What you will do | Reproduce, word for word, only the lines from the one containing "make_core()" through the one containing "cad_parts[node].hide_render = cad_parts[node].hide_viewport", both included.

CAD and scene scripts:
##########

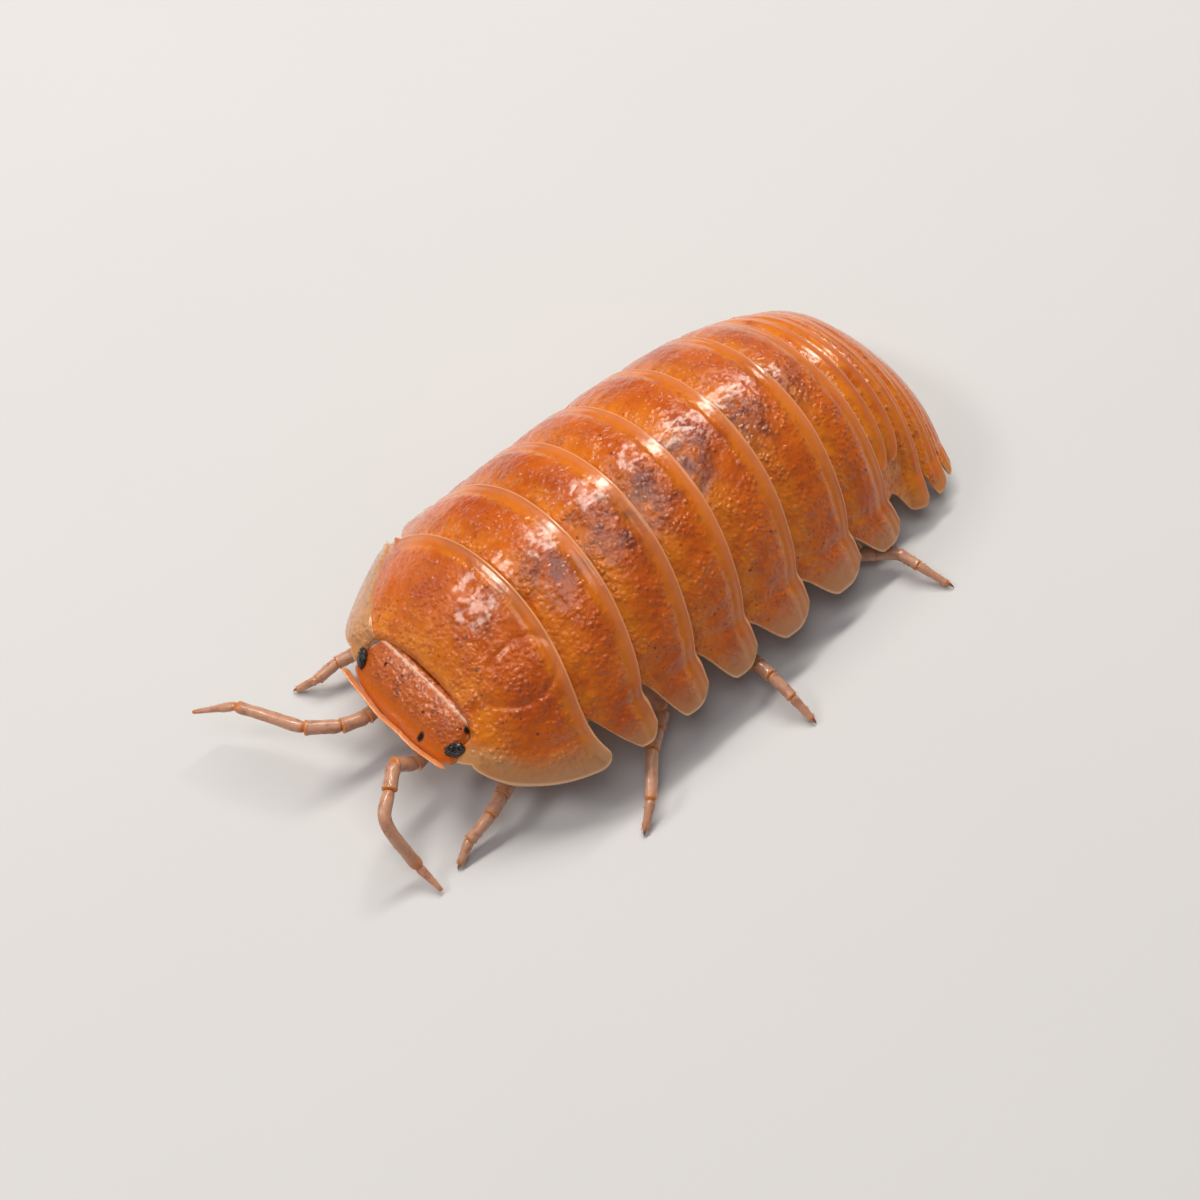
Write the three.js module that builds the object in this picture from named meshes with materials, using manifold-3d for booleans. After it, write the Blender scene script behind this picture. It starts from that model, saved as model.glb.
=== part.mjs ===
// A pill woodlouse standing on its fourteen legs, life size.
// Millimetres. +Z is up, the floor is Z = 0, -Y is the way the animal faces and +X is its left.
import * as THREE from "three";
import { mergeVertices } from "three/addons/utils/BufferGeometryUtils.js";
import Module from "manifold-3d";

const { clamp, lerp, smoothstep } = THREE.MathUtils;

// Driving dimensions.
const PLATE_GAP = 0.27; // clear space between two plates that lie over each other
const RIM_THICKNESS = 0.26; // rear rim of a trunk plate, where it overhangs the next one
const SKIRT_THICKNESS = 0.45; // side lobe of a plate
const LOBE_EDGE_THICKNESS = 0.34; // the same lobe at its free edge
const UNDERLAP = 0.17; // share of a plate's length that its front reaches under the plate before
const OVERHANG_ROOT = 0.66; // share of a plate's length where its rim leaves the flesh
const FLARE_POWER = 6; // how late the side lobes turn outwards
const NOTCH_FRONT = 0.8; // how far down the arch the front edge of plate 2 lies, before its lobe
const NOTCH_REAR = 0.89; // the same on plates 5 to 7, whose lobes are broader
const BELLY_JOIN = 0.86; // place on the arch, from 0 dorsal to 1 lobe tip, where the belly meets the lobes
const TAIL_JOIN = 0.74; // the same on the tail plates, whose underside is hollowed for the gill plates
const BELLY_SAG = 0.18; // how far the belly bulges down between the lobes
const ARCH_STEPS = 26; // facets across a trunk plate
const LEG_SIDES = 7;
const FOOT_RADIUS = 0.12;
const JOINT_GAP = 0.25; // between a limb's root and the face that it grows from

// One row for each rear rim, head to tail. `y` and `top` place the rim on the back, `lobe` is the height of its
// side lobes above the floor, `half` and `flare` give its half width, `lead` is how far the lobes stand ahead,
// `sweep` draws their tips back again, and a lower `power` squares the shoulders of the arch.
const FRONT = { y: -8.45, top: 3.2, lobe: 2.15, half: 2.25, flare: 0.45, lead: -1.05, sweep: 0, power: 0.42 };
const RIMS = [
  FRONT,
  { y: -5.72, top: 5.28, lobe: 1.8, half: 3.95, flare: 1.15, lead: -1.1, sweep: 0.8, power: 0.85 },
  { y: -3.69, top: 5.67, lobe: 1.6, half: 4.15, flare: 1.08, lead: -1.2, sweep: 0.25, power: 0.85 },
  { y: -1.8, top: 5.85, lobe: 1.44, half: 4.22, flare: 1.05, lead: -1.15, sweep: 0.18, power: 0.85 },
  { y: 0, top: 5.86, lobe: 1.32, half: 4.25, flare: 1.05, lead: -1.08, sweep: 0.18, power: 0.85 },
  { y: 2.05, top: 5.75, lobe: 1.19, half: 4.23, flare: 1.05, lead: -1.0, sweep: 0.18, power: 0.85 },
  { y: 4.13, top: 5.38, lobe: 1.05, half: 4.16, flare: 1.02, lead: -0.85, sweep: 0.2, power: 0.85 },
  { y: 5.75, top: 4.66, lobe: 0.96, half: 4.0, flare: 1.0, lead: -0.65, sweep: 0.25, power: 0.85 },
  { y: 6.38, top: 4.36, lobe: 0.92, half: 3.85, flare: 0.9, lead: -0.75, sweep: 0.1, power: 0.85 },
  { y: 6.98, top: 4.02, lobe: 0.82, half: 3.78, flare: 1.0, lead: -0.85, sweep: 0, power: 0.85 },
  { y: 7.68, top: 3.52, lobe: 0.72, half: 3.74, flare: 1.08, lead: -0.95, sweep: 0, power: 0.85 },
  { y: 8.35, top: 2.88, lobe: 0.72, half: 3.62, flare: 1.1, lead: -0.7, sweep: 0, power: 0.85 },
  { y: 8.88, top: 2.15, lobe: 0.7, half: 3.25, flare: 1.0, lead: -0.6, sweep: 0, power: 0.85 },
  { y: 9.25, top: 1.15, lobe: 0.68, half: 2.5, flare: 0.3, lead: -0.45, sweep: 0, power: 0.85 },
];
const PEREONITES = 7;
const PLEONITES = 5;

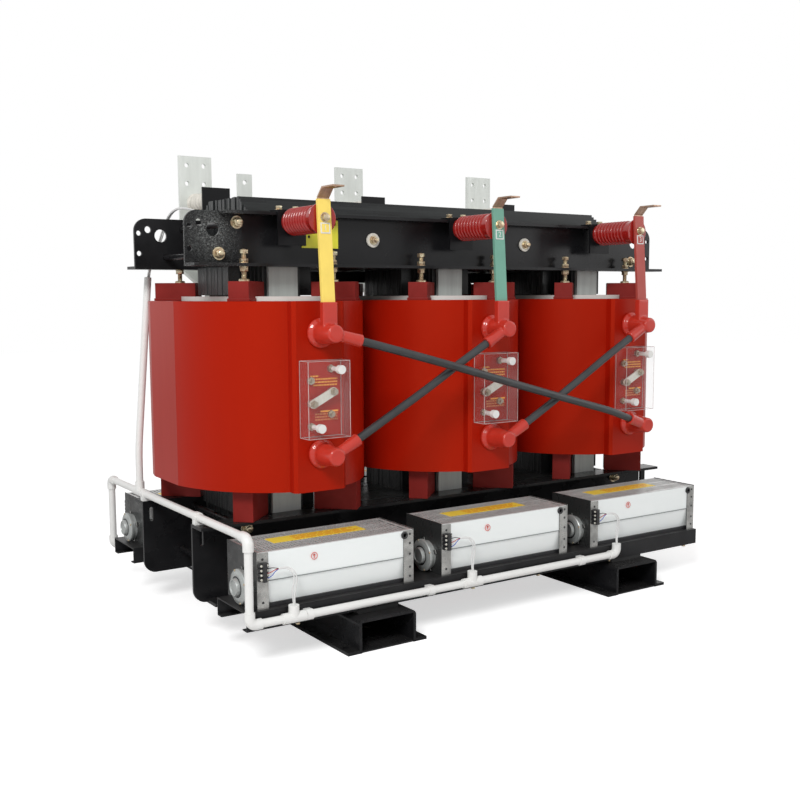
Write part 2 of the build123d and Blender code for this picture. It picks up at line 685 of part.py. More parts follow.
def make_conduit():
    x0, y0, low, high = CONDUIT_X, -CONDUIT_Y, CONDUIT_LOW, CONDUIT_HIGH
    tees = [x + TEE_OFFSET for x in FAN_CENTRES]
    last = tees[-1]
    pipes = [rod((x0, y0, low + LEG), (x0, y0, high - LEG), CONDUIT_RADIUS)]
    stations = [x0] + tees
    for left, right in zip(stations, stations[1:]):
        pipes.append(rod((left + LEG, y0, low), (right - LEG, y0, low), CONDUIT_RADIUS))
    fittings = [
        elbow((x0, y0, low), (0, 0, 1), (1, 0, 0)),
        elbow((x0, y0, high), (0, 0, -1), (0, 1, 0)),
        elbow((last, y0, low), (-1, 0, 0), (0, 0, 1)),
    ]
    fittings += [tee(x) for x in tees[:-1]]
    for x in CLIPS_X:
        clip = block((x - 9, x + 9), (y0, -TRAY[1]), (low - 12, low + 12))
        clip += rod((x - 9, y0, low), (x + 9, y0, low), FITTING_RADIUS)
        fittings.append(clip - rod((x - 20, y0, low), (x + 20, y0, low), CONDUIT_RADIUS))
    y = -CLAMP_OUTER - 6
    saddle = block((x0 - 11, x0 + 11), (y - 9, y + 9), (LOWER_CLAMP[1], high))
    saddle += rod((x0, y - 9, high), (x0, y + 9, high), FITTING_RADIUS)
    fittings.append(saddle - rod((x0, y - 20, high), (x0, y + 20, high), CONDUIT_RADIUS))

    riser_y = 230.0
    branch = rod((x0, riser_y - LEG, high), (x0, riser_y + LEG, high), FITTING_RADIUS)
    branch += rod((x0, riser_y, high), (x0, riser_y, high + LEG), FITTING_RADIUS)
    rail = [rod((x0, y0 + LEG, high), (x0, riser_y - LEG, high), CONDUIT_RADIUS),
            rod((x0, riser_y + LEG, high), (x0, -y0 - LEG, high), CONDUIT_RADIUS)]
    riser_top = (-745.0, 262.0, 925.0)   # behind the winding, clear of the clamp
    riser = cable("riser", [(x0, riser_y, high + LEG), (x0, riser_y, high + 120), riser_top], CONDUIT_RADIUS)
    write("conduit_pipes", both_sides(pipes) + rail + [riser])
    write("conduit_fittings", both_sides(fittings) + [branch])

    leads = []
    for fan, x in zip(FAN_CENTRES, tees):
        block_side = fan - HALF_FAN + 26
        points = [(block_side, -467, 226), (block_side + 20, -467, 226), (block_side + 40, -472, 236),
                  (x + 1, -480, 222), (x + 3, -482, 190), (x, y0, 165), (x, y0, low + LEG)]
        leads.append(cable("fan lead", points, 2.5))
    write("fan_leads", both_sides(leads))

    bundle = [riser_top, (-736, 266, 968), (-711, 262, 1012), (-700, 246, 1062), (-694, 210, 1103),
              (-682, 172, 1118), (-650, 150, 1111), (-606, 145.5, 1094), (-560, 145, 1091.5)]
    write("sensor_cables", [cable("sensor cables", bundle, 5)])


def make_plates():
    """Phase plates under the bar bolts and the stepped plate on the front clamp."""
    plates = []
    width, height = 26.0, 26.0
    low, high = 1022.0, 1048.0
    (y0, z0), (y1, z1) = BAR_LINE[0], BAR_LINE[1]
    for x in PHASES:
        line = [(y0 + (y1 - y0) * (z - z0) / (z1 - z0) - 4.75, z) for z in (low, high)]
        plates.append(strip(line, 1.4, (x - width / 2, x + width / 2)))
    write("phase_plates", plates)
    y = -CLAMP_OUTER
    outline = [(-489, 997), (-380, 997), (-380, 1071), (-420, 1071), (-420, 1036), (-478, 1036),
               (-478, 1018), (-489, 1018)]
    step = slab([(x, y, z) for x, z in outline], (0, -1, 0), 3)
    step -= [rod((x, -150, z), (x, -200, z), 4) for x, z in ((-390, 1061), (-468, 1026))]
    write("marking_plate", [step])


make_core()
make_clamps()
make_bolts()
make_windings()
make_hv_connections()
make_tap_panel()
make_lv_connections()
make_base()
make_fans()
make_conduit()
make_plates()
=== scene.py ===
"""Finishes and small parts of a cast resin transformer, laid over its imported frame."""

import json
import math
import random

import bmesh
import bpy
from bpy.props import FloatProperty, FloatVectorProperty, IntProperty, PointerProperty
from bpy.types import Operator, Panel, PropertyGroup
from mathutils import Matrix, Vector


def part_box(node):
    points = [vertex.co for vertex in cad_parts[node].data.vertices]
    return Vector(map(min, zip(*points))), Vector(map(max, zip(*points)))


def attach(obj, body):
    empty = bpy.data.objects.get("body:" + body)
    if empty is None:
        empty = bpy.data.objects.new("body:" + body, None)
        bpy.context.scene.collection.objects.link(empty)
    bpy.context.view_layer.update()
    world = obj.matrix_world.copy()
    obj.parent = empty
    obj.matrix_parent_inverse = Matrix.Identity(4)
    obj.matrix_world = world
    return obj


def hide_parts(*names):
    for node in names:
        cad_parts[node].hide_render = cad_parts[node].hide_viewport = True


bl_info = {
    "name": "Cast resin transformer finish",
    "version": (1, 0, 0),
    "blender": (4, 5, 0),
    "location": "View3D > Sidebar > Transformer",
    "description": "Materials and small parts for a dry type transformer frame",
    "category": "Object",
}

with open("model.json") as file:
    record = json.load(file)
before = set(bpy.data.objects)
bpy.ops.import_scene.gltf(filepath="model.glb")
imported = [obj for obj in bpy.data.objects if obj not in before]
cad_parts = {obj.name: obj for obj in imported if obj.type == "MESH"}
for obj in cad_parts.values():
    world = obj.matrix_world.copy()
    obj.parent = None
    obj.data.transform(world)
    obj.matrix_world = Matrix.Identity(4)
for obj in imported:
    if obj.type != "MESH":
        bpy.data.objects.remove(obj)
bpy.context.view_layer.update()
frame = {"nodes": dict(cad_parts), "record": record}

BODY = "transformer"
PHASES = (-0.54, 0.0, 0.54)
MM = 0.001
NODE_SLOT = {part["node"]: part["material_slot"] for part in frame["record"]["subparts"]}
UP = (0, 0, 1)
WHITE = (1, 1, 1, 1)
SIGNS = [(first, second) for first in (-1, 1) for second in (-1, 1)]

# distances from the middle plane, heights above the floor, and reaches from a fan's middle
FLANGE_FACE = 0.457
SEAM = (0.2052, 0.2068)
# the dark strips under the fans are painted shadow of the gap between each fan and its tray
GAP_SHADE_DEPTH, GAP_SHADE_HEIGHT = (0.4405, 0.4475), (0.1385, 0.1490)
MARK_HEIGHT = 0.248
FOOT_MIDDLE, FOOT_BOLT_DEPTH = 0.4376, 0.222
TRAY_BOLTS = (-0.66, -0.13, 0.10, 0.38, 0.70)
LV_BOLT_HEIGHT = 1.150
BOARD_DEPTH = (0.164, 0.168)
TABLE_ROWS, TABLE_RULE, NOTE_ROWS = (0.672, 0.6645, 0.657, 0.6495), (0.5835, 0.5875), (0.577, 0.570, 0.563)
STRIP_DEPTH, STRIP_REACH = (0.338, 0.390), (-0.142, 0.120)

# how much of its own white the floor adds where the camera sees it
FLOOR_LIFT = 0.58


# ---- settings --------------------------------------------------------------------------
def colour(name, description, default):
    return FloatVectorProperty(name=name, description=description, default=default, subtype="COLOR",
                               size=3, min=0.0, max=1.0)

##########

Correct answer |
make_core()
make_clamps()
make_bolts()
make_windings()
make_hv_connections()
make_tap_panel()
make_lv_connections()
make_base()
make_fans()
make_conduit()
make_plates()
=== scene.py ===
"""Finishes and small parts of a cast resin transformer, laid over its imported frame."""

import json
import math
import random

import bmesh
import bpy
from bpy.props import FloatProperty, FloatVectorProperty, IntProperty, PointerProperty
from bpy.types import Operator, Panel, PropertyGroup
from mathutils import Matrix, Vector


def part_box(node):
    points = [vertex.co for vertex in cad_parts[node].data.vertices]
    return Vector(map(min, zip(*points))), Vector(map(max, zip(*points)))


def attach(obj, body):
    empty = bpy.data.objects.get("body:" + body)
    if empty is None:
        empty = bpy.data.objects.new("body:" + body, None)
        bpy.context.scene.collection.objects.link(empty)
    bpy.context.view_layer.update()
    world = obj.matrix_world.copy()
    obj.parent = empty
    obj.matrix_parent_inverse = Matrix.Identity(4)
    obj.matrix_world = world
    return obj


def hide_parts(*names):
    for node in names:
        cad_parts[node].hide_render = cad_parts[node].hide_viewport = True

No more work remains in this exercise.